Category: Critical Thinking

Subcategory: Criminal Justice

Level: College

Pages: 6

Words: 1650

Criminal Justice
Instructor’s Name:
Plea bargaining is whereby the prosecutor and the defendant resolve issues out of court. In such cases, the defendant consents to plead guilty in the court of law and in return he or she is subjected to a light sentence. In plea bargaining, a criminal case can be concluded without a trial. In several cases, the defendant agrees that he or she will plead guilty even before the trial. If the defendant agrees to the terms of plea bargaining the prosecutor ensures that some of the charges related to the case are removed. Plea bargaining is authorized in court rules of many states. For instance in subsection (e) of the 11th rule of state laws there is an authorization of plea bargaining.
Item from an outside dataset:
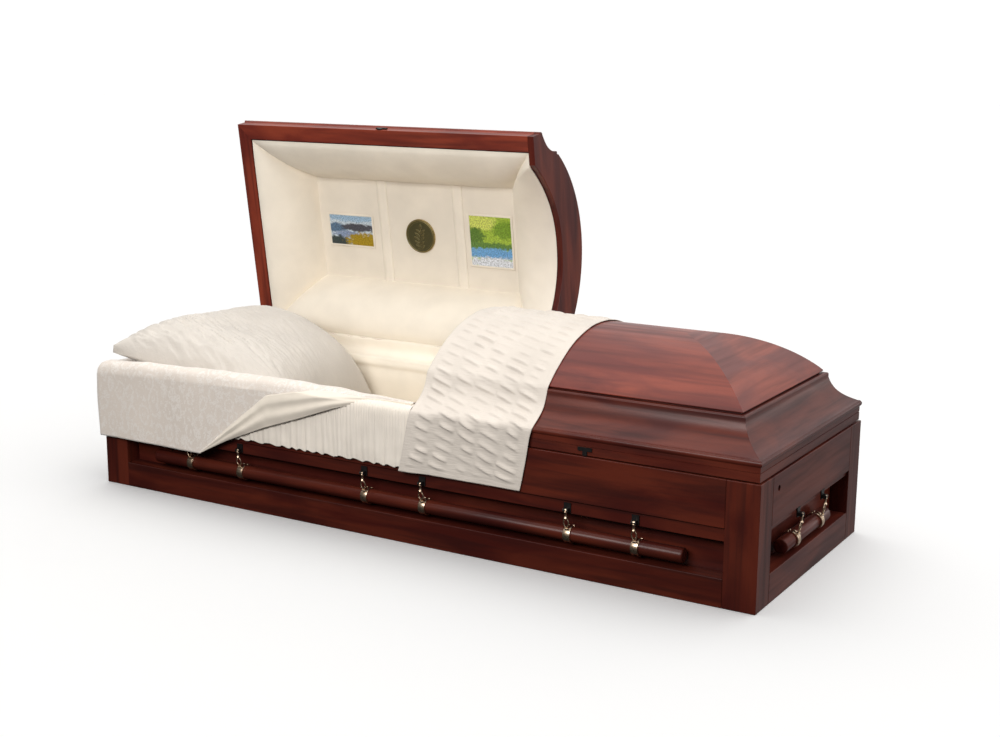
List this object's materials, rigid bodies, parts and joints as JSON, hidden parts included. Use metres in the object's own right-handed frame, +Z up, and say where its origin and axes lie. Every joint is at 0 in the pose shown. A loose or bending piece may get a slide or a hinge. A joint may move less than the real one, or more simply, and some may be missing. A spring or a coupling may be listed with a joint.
{
  "type": "funeral casket",
  "caption": "Panelled hardwood casket with a domed two-part hinged lid, swing-bar handles, padded cloth interior, pillow, throw and quilted runner.",
  "frame": {"origin": "centre of the underside, on the surface it stands on", "axes": "+X along the length towards the foot end, +Y towards the hinged back, +Z up"},
  "size_m": [2.1378, 0.9823, 1.0722],
  "materials": {
    "cherry_wood": "satin-gloss dark cherry stain with soft dark streaks",
    "antique_brass": "antique brass",
    "dark_metal": "near-black satin",
    "cream_cloth": "cream crepe, velvet and satin over padding",
    "picture_card": "printed picture card"
  },
  "bodies": {
    "casket_body": {"floor_board": "cherry_wood", "head_front_post": "cherry_wood", "head_back_post": "cherry_wood", "foot_front_post": "cherry_wood", "foot_back_post": "cherry_wood", "front_top_board": "cherry_wood", "front_sill": "cherry_wood", "front_panel": "cherry_wood", "back_top_board": "cherry_wood", "back_sill": "cherry_wood", "back_panel": "cherry_wood", "head_top_board": "cherry_wood", "head_sill": "cherry_wood", "head_panel": "cherry_wood", "foot_top_board": "cherry_wood", "foot_sill": "cherry_wood", "foot_panel": "cherry_wood", "front_handle_ear_1": "dark_metal", "front_handle_ear_2": "dark_metal", "front_handle_ear_3": "dark_metal", "front_handle_ear_4": "dark_metal", "front_handle_ear_5": "dark_metal", "front_handle_ear_6": "dark_metal", "back_handle_ear_1": "dark_metal", "back_handle_ear_2": "dark_metal", "back_handle_ear_3": "dark_metal", "back_handle_ear_4": "dark_metal", "back_handle_ear_5": "dark_metal", "back_handle_ear_6": "dark_metal", "head_handle_ear_1": "dark_metal", "head_handle_ear_2": "dark_metal", "foot_handle_ear_1": "dark_metal", "foot_handle_ear_2": "dark_metal", "lid_hinge_strip": "dark_metal", "body_lining": "cream_cloth", "mattress": "cream_cloth", "pillow": "cream_cloth", "front_apron": "cream_cloth", "head_throw": "cream_cloth"},
    "head_lid": {"head_lid_front_moulding": "cherry_wood", "head_lid_back_moulding": "cherry_wood", "head_lid_end_moulding": "cherry_wood", "head_lid_crown": "cherry_wood", "head_lid_header": "cherry_wood", "head_lid_catch": "dark_metal", "head_lid_lining": "cream_cloth", "landscape_card": "picture_card", "portrait_card": "picture_card", "medallion": "antique_brass"},
    "foot_lid": {"foot_lid_front_moulding": "cherry_wood", "foot_lid_back_moulding": "cherry_wood", "foot_lid_end_moulding": "cherry_wood", "foot_lid_crown": "cherry_wood", "foot_lid_header": "cherry_wood", "foot_lid_catch": "dark_metal", "foot_runner": "cream_cloth"},
    "front_handle": {"front_handle": "cherry_wood"},
    "back_handle": {"back_handle": "cherry_wood"},
    "head_handle": {"head_handle": "cherry_wood"},
    "foot_handle": {"foot_handle": "cherry_wood"}
  },
  "joints": [
    {"name": "head_lid_hinge", "type": "hinge", "parent": "casket_body", "child": "head_lid", "pos_m": [0, 0.3775, 0.322], "axis": [-1, 0, 0], "range_deg": [-81.5, 0], "deforming": ["pillow", "front_apron", "head_throw"]},
    {"name": "foot_lid_hinge", "type": "hinge", "parent": "casket_body", "child": "foot_lid", "pos_m": [0, 0.3775, 0.322], "axis": [-1, 0, 0], "range_deg": [0, 81.5]},
    {"name": "front_handle_swing", "type": "hinge", "parent": "casket_body", "child": "front_handle", "pos_m": [0, -0.3785, 0.176], "axis": [-1, 0, 0], "range_deg": [0, 80]},
    {"name": "back_handle_swing", "type": "hinge", "parent": "casket_body", "child": "back_handle", "pos_m": [0, 0.3785, 0.176], "axis": [1, 0, 0], "range_deg": [0, 80]},
    {"name": "foot_handle_swing", "type": "hinge", "parent": "casket_body", "child": "foot_handle", "pos_m": [1.059, 0, 0.176], "axis": [0, -1, 0], "range_deg": [0, 80]},
    {"name": "head_handle_swing", "type": "hinge", "parent": "casket_body", "child": "head_handle", "pos_m": [-1.059, 0, 0.176], "axis": [0, 1, 0], "range_deg": [0, 80]}
  ]
}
In 11(e), the defendant and the prosecutor may come to a consensus the defendant will plead guilty and in return the prosecutor provides a dismissal of the charge(s) that the court recommended to the senses or agree that he will not oppose the defendant if he requests for the refusal of the sentence or change of sentence. It is the prosecutor who makes the decision on whether to go by all the rules of plea bargaining or to follow some of the rules.
In general, the judge agrees to plea bargaining in cases where the defendant makes an informed decision about it. For plea bargaining to be authorized, the defendant must understand the maximum sentence that he will receive after pleading guilty. Another thing is that the defendant must be ready to confess voluntary in the court of law (Boll, 2009). In cases where the defendant accepts liability, but there is no enough evidence, or the case lacks a strong ground, the judge may decline a plea bargain. The judge is not involved in verdicts concerning a plea bargain. In most situations, the prosecutor has the right to offer or decline plea bargain. As much as the prosecutor is involved in plea bargain decision making, he or she is not allowed to make decisions based on religion, race or social status.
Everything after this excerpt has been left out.